После двадцати лет зависимости, подчинения обстоятельствам: службе, расписанию дня, общественным обязанностям — открылся захватывающий простор ненужного обществу человека, отторгнутого, предоставленного самому себе. Власти предержащие сказали, что меня нет, нет и не должно быть даже в сельской школе, у классной доски; но время не могло так сказать, — время терпеливо, протяженно и бесконечно в этой многовариантности. Раньше ты маялся, негодовал на себя, что мечешься в унылом кругу служебных обязанностей, заказных рецензий, бесплодных обсуждений, «дотягивания» чужих пьес, ты мечтал о свободной литературной работе, радуйся теперь, сказало время, пиши хоть год, хоть два или три, встань на ноги; человек моложе сорока лет должен суметь все начать сначала. Нужно было кормить семью; к счастью, эту возможность мне дала на время дружба. Может быть, нехорошо сказано «на время», К. Симонов, В. Некрасов, В. Добровольский не думали, сумею ли я вернуть долг, и все они упорно пытались не брать у меня денег, когда пришла возможность расплатиться.

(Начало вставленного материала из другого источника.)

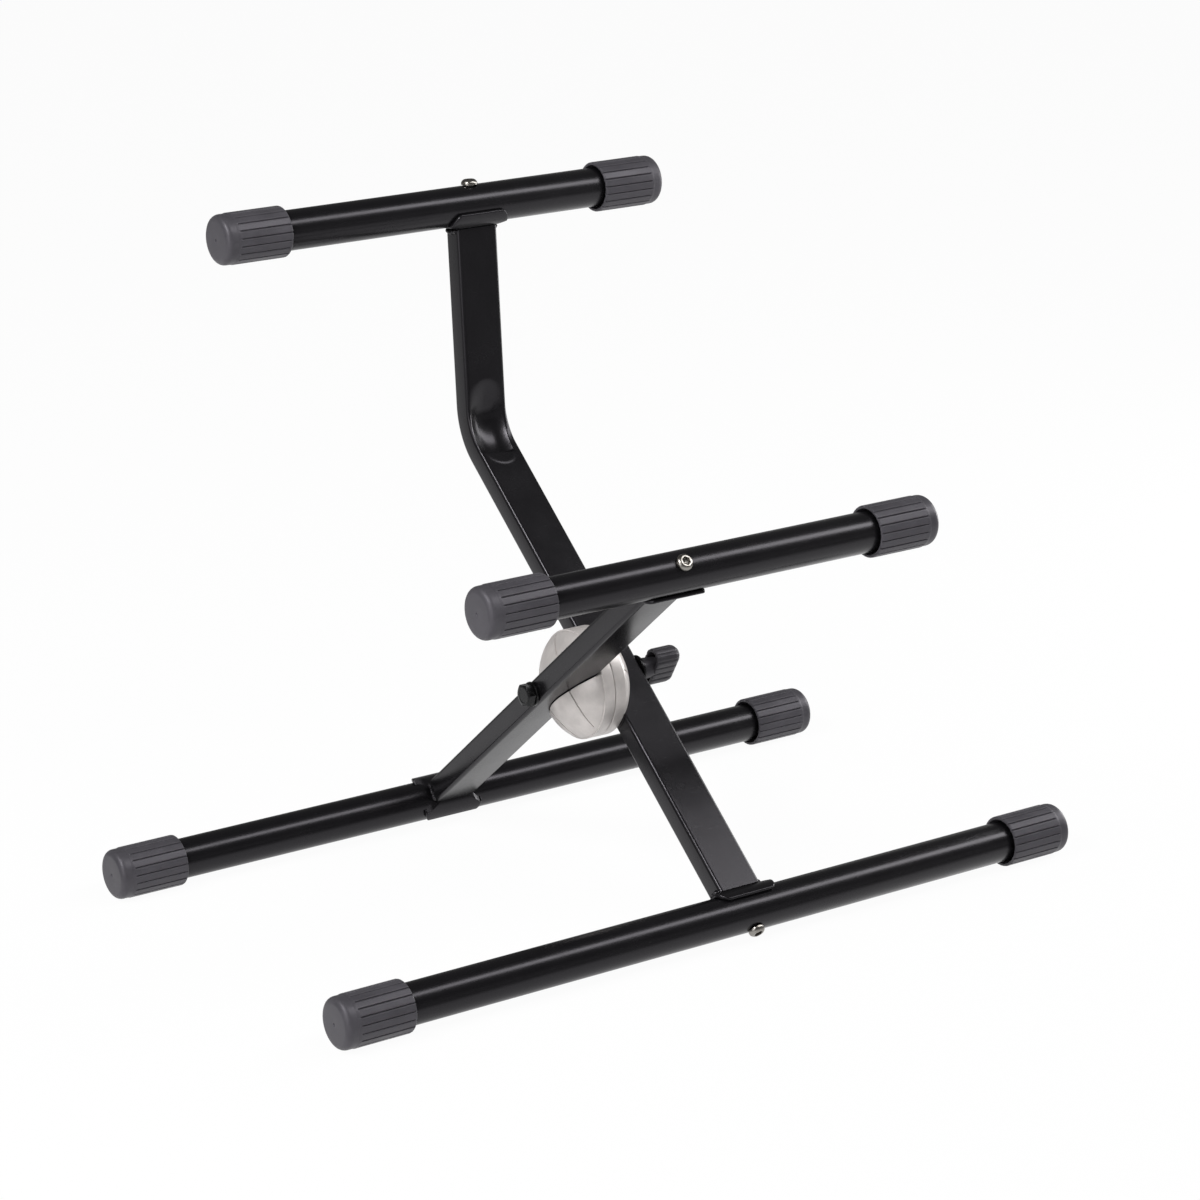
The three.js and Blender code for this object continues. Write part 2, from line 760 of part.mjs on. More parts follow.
function rearFrame() {
  const turn = shortArmAngle - Math.PI / 2
  const group = new THREE.Group()
  group.position.set(0, jointY - originY, jointZ)
  group.rotation.x = turn
  group.add(piece('short_arm', shortArm(), blackPaint))
  group.add(piece('short_arm_sleeve', armSleeve(shortArmX), zincSteel))
  const rear = { y: 0, z: -shortArmLower, turn: 0 }
  group.add(crossbar('rear_base', baseTubeLength, shortArmX, turn, rear))
  const middle = { y: 0, z: shortArmUpper, turn: Math.PI }
  group.add(crossbar('middle_rest', restTubeLength, shortArmX, turn, middle))
  const half = jointHalf(leftRimX - shortArmInnerX, springSeatDepth, 0)
  const mesh = piece('joint_half_left', half, castAluminium)
  mesh.rotation.y = Math.PI
  mesh.position.x = leftRimX
  group.add(mesh)
  const headX = shortArmOuterX - washerThickness - seatGap
  const bolt = clampBolt(headX - seatGap, knobX + insertLength - boltTipGap)
  group.add(piece('clamp_bolt', bolt, blackSteel))
  group.add(piece('bolt_washer', washer(boltWasherDiameter, headX), blackSteel))
  const springFrom = leftRimX - springSeatDepth + seatGap
  const springTo = rightRimX + springPocketDepth - seatGap
  group.add(piece('release_spring', releaseSpring(springFrom, springTo), brightSteel))
  return group
}

function frontFrame() {
  const turn = longArmAngle - Math.PI / 2
  const group = new THREE.Group()
  group.position.set(0, jointY - originY, jointZ)
  group.rotation.x = turn
  group.add(piece('long_arm', longArm(), blackPaint))
  group.add(piece('long_arm_sleeve', armSleeve(longArmX), zincSteel))
  const front = { y: 0, z: -longArmLower, turn: 0 }
  group.add(crossbar('front_base', baseTubeLength, longArmX, turn, front))
  const top = {
    y: -longArmPost * Math.sin(postBendAngle),
    z: longArmToBend + longArmPost * Math.cos(postBendAngle),
    turn: Math.PI + postBendAngle,
  }
  group.add(crossbar('top_rest', restTubeLength, longArmX, turn, top))
  const meshPhase = ((shortArmAngle - longArmAngle) * toothCount) / Math.PI + 1
  const half = jointHalf(longArmInnerX - rightRimX, springPocketDepth, meshPhase)
  const mesh = piece('joint_half_right', half, castAluminium)
  mesh.position.x = rightRimX
  group.add(mesh)
  const knobWasher = washer(knobWasherDiameter, longArmOuterX + seatGap / 2)
  group.add(piece('knob_washer', knobWasher, blackSteel))
  return group
}

function knobGroup() {
  const group = new THREE.Group()
  group.position.set(knobX, jointY - originY, jointZ)
  group.rotation.x = knobTilt
  group.add(piece('clamp_knob', clampKnob(), blackPlastic))
  group.add(piece('knob_insert', knobInsert(), zincSteel))
  return group
}

const stand = new THREE.Group()
stand.add(frontFrame(), rearFrame(), knobGroup())

export default stand
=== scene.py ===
import math

import bpy
import numpy as np
from mathutils import Matrix


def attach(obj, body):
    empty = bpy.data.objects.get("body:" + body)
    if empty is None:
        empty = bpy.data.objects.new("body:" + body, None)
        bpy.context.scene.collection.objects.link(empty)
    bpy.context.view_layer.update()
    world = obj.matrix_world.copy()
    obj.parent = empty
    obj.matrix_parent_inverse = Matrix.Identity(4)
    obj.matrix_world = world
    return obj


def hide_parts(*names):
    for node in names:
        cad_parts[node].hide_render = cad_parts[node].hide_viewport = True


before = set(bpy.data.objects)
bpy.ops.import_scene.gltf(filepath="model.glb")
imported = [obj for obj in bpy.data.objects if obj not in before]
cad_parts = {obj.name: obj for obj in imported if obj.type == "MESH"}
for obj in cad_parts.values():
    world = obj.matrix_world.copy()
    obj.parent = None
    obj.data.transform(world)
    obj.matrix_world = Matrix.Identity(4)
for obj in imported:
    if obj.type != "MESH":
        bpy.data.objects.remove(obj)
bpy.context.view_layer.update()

print("frame loaded")

# Folding amplifier stand. Shapes are worked out in millimetres and turned into
# place just before they become meshes; X runs along the bars, -Y faces the player.

bars = {
    "tubeDiameter": 25.4,
    "tubeWall": 1.5,
    "baseLength": 530.0,
    "restLength": 318.0,
    "seatGap": 0.3,
    "endRounding": 0.4,
}

cap = {
    "wall": 3.2,
    "endWall": 4.0,
    "length": 46.0,
    "noseLength": 9.0,
    "noseStep": 0.35,
    "noseRounding": 4.2,
    "rimRounding": 1.0,
    "mouthFlare": 1.4,
    "mouthDepth": 4.5,
    "ribs": 20,
    "landShare": 0.62,
    "grooveDepth": 0.85,
    "grooveHalf": 0.62,
    "dimpleRadius": 1.1,
    "dimpleDepth": 0.6,
}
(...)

Борьба с «космополитизмом», остракизм, постигший талантливых и образованных людей, сразу же родили практику анонимной работы вынужденных литературных поденщиков на работодателей. Среди последних были разные люди: кто, пользуясь чужим трудом, публикуя под своим именем чужие работы, скудно подкармливал литературного «негра», а кто делал это щедро и по справедливости, только ради тех, кто лишился возможности печататься, кормить себя и семью. Не могу в этой связи не вспомнить благородного участия академика А. И. Белецкого в судьбе А. А. Гозенпуда: он помог ему пережить трудное время и выстоять. Александр Иванович придумывал такие работы, за которые академики, как правило, и не берутся, вроде составления хрестоматий, — т. е. труд, в котором не выразится литературный дар, который и в малой мере не станет невольным, пусть временным, присвоением чужого творчества, — а гонорар за высоко оплаченную академику книгу он отдавал ее действительному автору.